Do niedawna Monice za pracownię służyła domowa kuchnia, a przy wycinaniu wzorów – przydomowe pomieszczenia gospodarcze. Teraz z dumą pokazuje niewielki pokoik. Na razie pracowni on wprawdzie nie przypomina, ale wszystko ma się zmienić. W sumie to nawet bardzo nie musi, bo Monika miejsce pracy zorganizowała sobie przy niewielkiej ławie. Ma kuchenkę, ma pudła z wydmuszkami, za oknem widok na Beskid Niski, na parapecie cicho gra radio. Czego chcieć więcej?
- W tym roku postanowiłam, że zrobię kilka jajek w innych, niż zazwyczaj – zaczyna. - Ale żeby uzyskać efekt czterech kolorów: czerni, pomarańczowego, niebieskiego i czerwonego, trzeba naprawdę sporo czasu i pracy – dodaje.
Instrukcja tylko dla fachowców
Omawia cały proces tworzenia. Komuś, kto pisankowej materii nigdy nie zgłębiał, trudno jest się w tym wszystkim połapać: farbowanie, nakładanie wzoru i znowu do farby. Tylko innego już koloru. I co najważniejsze – trzeba trzymać tak, żeby nie wpadło w całości, bo praca pójdzie na marne.
- Na koniec, żeby nie było tak smutno, dokładam kilka białych kwiatuszków i kropeczek – kończy telegraficzną instrukcję.
W tym sezonie postanowiła również wziąć na warsztaty pisanki lilipucie. I bynajmniej nie pokolorowała ich jednolicie i nie skreśliła kilku kropek, ale – jak to ona - wymalowała całe ornamenty. Oczywiście pracę skwitowała: nie było to wcale takie trudne.
Pisanek, które zdążyła stworzyć w ostatnich kilku tygodniach, jest naprawdę ogrom – czerwone, zielone, niebieskie, ale też wielobarwne. Strusich też nie brakuje.
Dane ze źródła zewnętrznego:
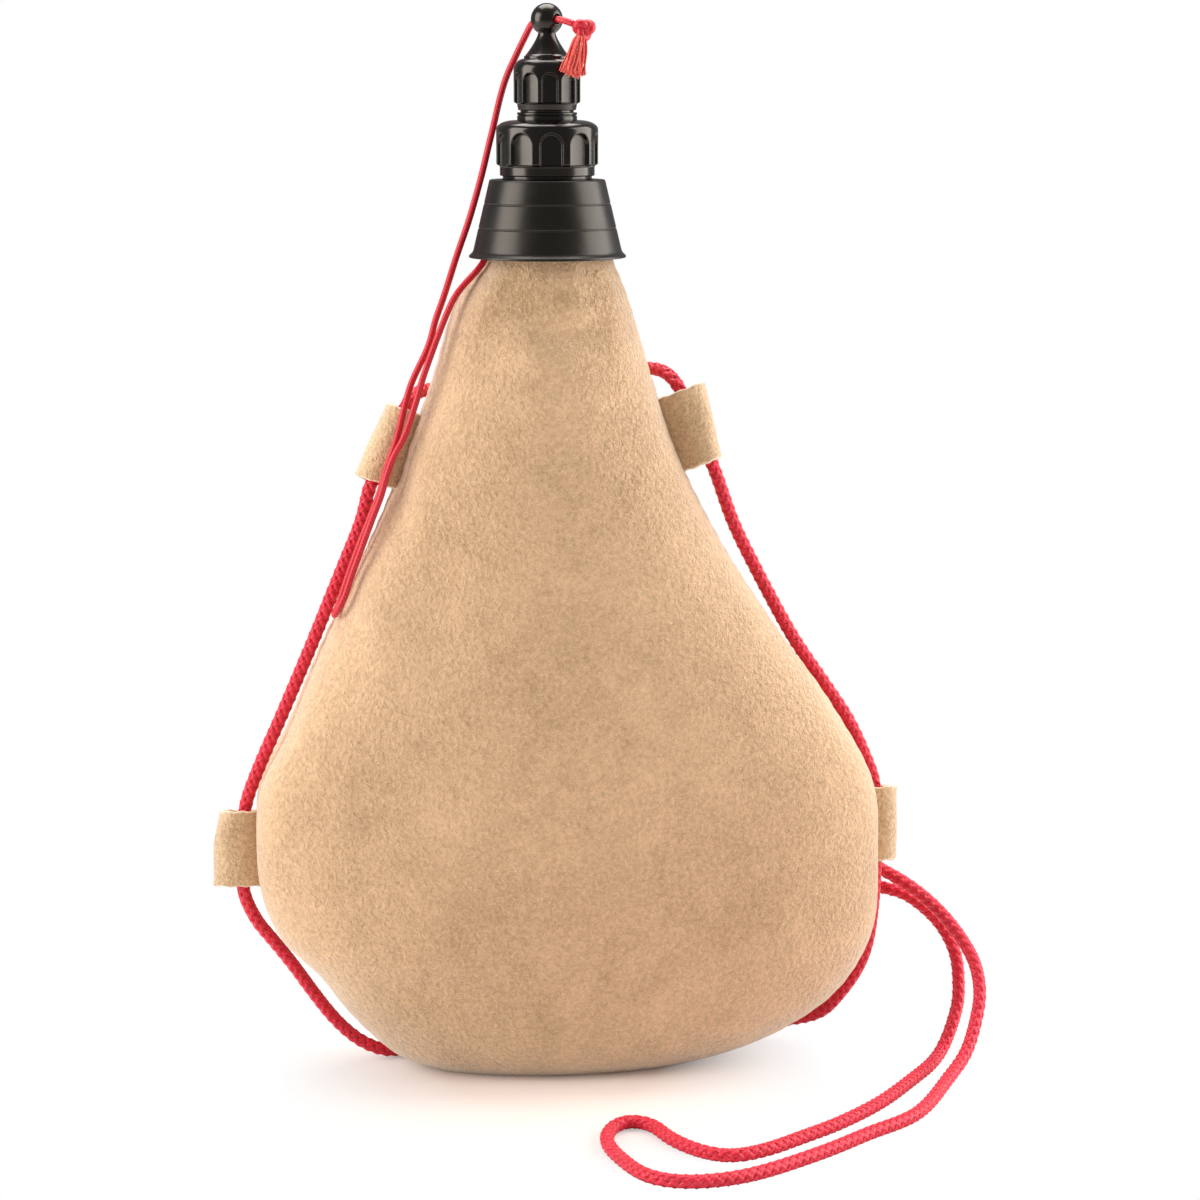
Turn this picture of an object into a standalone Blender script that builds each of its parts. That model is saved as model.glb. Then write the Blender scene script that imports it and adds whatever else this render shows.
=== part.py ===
"""A leather bota bag: a sewn suede pouch with a latex bladder, two screw caps and a braided strap.

The bag stands on its base, with +Z up and the front panel towards -Y. The origin is on the axis of
the spout, where it meets the surface that the bag stands on. All sizes are in metres.
"""

import math

import bmesh
import bpy
import numpy as np
from mathutils import Matrix, Vector

# Clearances, overruns and resolutions
SEAT_GAP = 0.0003
OVERRUN = 0.002
WELD = 0.000001
TURNED_STEPS = 26
BEAD_STEPS = 14
BALL_STEPS = 7
DOME_STEPS = 5
SMALL_DOME_STEPS = 4
ARCH_STEPS = 8
ROUTE_STEPS = 12
KNOT_STEPS = 8
SHADE_ANGLE = math.radians(35)
CORD_ROUNDING_STEPS = 2
ROUND_SEGMENTS = 12
BEAD_ROUNDING_STEPS = 1

# Sewn bag
BAG_WIDTH = 0.1936
BAG_HEIGHT = 0.252
BAG_DEPTH = 0.072
SEAM_BACK = 0.004
LEATHER = 0.002
SEAM_ALLOWANCE = 0.0055
SEAM_GAP = 0.0006
THREAD_RADIUS = 0.0004
BLADDER_WALL = 0.001
BLADDER_BASE = 0.0104

# Rows of the bag from its base to the collar: height as a share of BAG_HEIGHT, left and right edge
# from the spout's axis as shares of BAG_WIDTH, half depth as a share of BAG_DEPTH, how far the
# panels bulge past the seam as a share of the half width, and the seam's place as a share of
# SEAM_BACK.
BAG_ROW_SHARES = (
    (0.000, -0.198, 0.247, 0.236, 0.00, 1.000),
    (0.016, -0.245, 0.318, 0.312, 0.05, 1.000),
    (0.040, -0.281, 0.387, 0.368, 0.10, 1.000),
    (0.079, -0.325, 0.457, 0.417, 0.18, 1.000),
    (0.127, -0.370, 0.503, 0.458, 0.25, 1.000),
    (0.183, -0.436, 0.528, 0.490, 0.30, 1.000),
    (0.262, -0.466, 0.531, 0.500, 0.30, 1.000),
    (0.357, -0.450, 0.521, 0.494, 0.30, 1.000),
    (0.456, -0.401, 0.451, 0.472, 0.25, 0.875),
    (0.556, -0.346, 0.359, 0.438, 0.15, 0.625),
    (0.655, -0.282, 0.277, 0.403, 0.08, 0.375),
    (0.754, -0.233, 0.212, 0.375, 0.00, 0.125),
    (0.853, -0.185, 0.167, 0.340, 0.00, 0.000),
    (0.952, -0.143, 0.129, 0.306, 0.00, 0.000),
    (1.000, -0.094, 0.104, 0.258, 0.00, 0.000),
)
BASE_SHARES = (0.5, 0.0)      # rows across the flat base, from its edge to the seam
ROW_STEPS = 2
PANEL_COLUMNS = 13
BLADDER_COLUMNS = 8
SEAM_END = 0.0026         # the allowance where it ends, below the gathered neck
SEAM_TAPER = 0.027

# Threaded neck. The heights of the spout's pieces are measured from the bag's mouth, at BAG_HEIGHT.
BORE_RADIUS = 0.009
INSERT_RADIUS = 0.0112
INSERT_TAIL_BASE = -0.0060
INSERT_TAIL_LEAD = 0.0012
INSERT_TOP = 0.0370
FLANGE_RADIUS = 0.0150
FLANGE_THICKNESS = 0.002
GATHER_RISE = 0.007       # from the bag's last row to the narrow neck of the leather
NECK_TOP = 0.0199

# Twine binding
BINDING_BASE = 0.0085
BINDING_HEIGHT = 0.0075
TWINE_THICKNESS = 0.0015
TWINE_VALLEY_SHARE = 0.6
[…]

Część dzieł trafiła do przeszkolonej witryny, inne na razie do pudełka, które przenosi z wielką delikatnością. Każdy, kto tylko odważy się pudeł dotknąć, słyszy twardy głos: tylko się nie potknij!
Dla tych, którzy lubią łamać tradycję
Gdyby ktoś miał chęć czy też potrzebę umieszczenia w koszyczku Pana Kleksa, skrzatów, wielkiej pszczoły – nie ma sprawy. Monika i takimi jajkami dysponuje. Bo musimy Wam zdradzić, że od czasu do czasu wpada jej do głowy jakiś szalony projekt, który natychmiast realizuje. Kojarzycie Carla i Ellę, bohaterów pięknej kreskówki? Obrazek domu doczepionego do wielkiej kiści kolorowych balonów zna chyba każdy. Kadry z filmu „Odlot” pojawiały się już na kubkach, naklejkach, piórnikach i setce innych rzeczy. Na pewno zaś nigdy nie pojawił się na skorupkach.
- Filmowy kadr z dziadkiem i jego balonowym domkiem napotkałam gdzieś w internecie – opowiada. - Spodobał mi się – dodaje. - W sumie to zajęło mi to jeden wieczór – wylicza. - No dobra, rano jeszcze poprawiłam brodę dziadka, fryzurę babci i kilka innych drobnych szczegółów – przyznaje.
Monikę spotkacie podczas wielkanocnego jarmarku na gorlickim rynku. Wypatrujcie baneru, oczywiście z pisankami!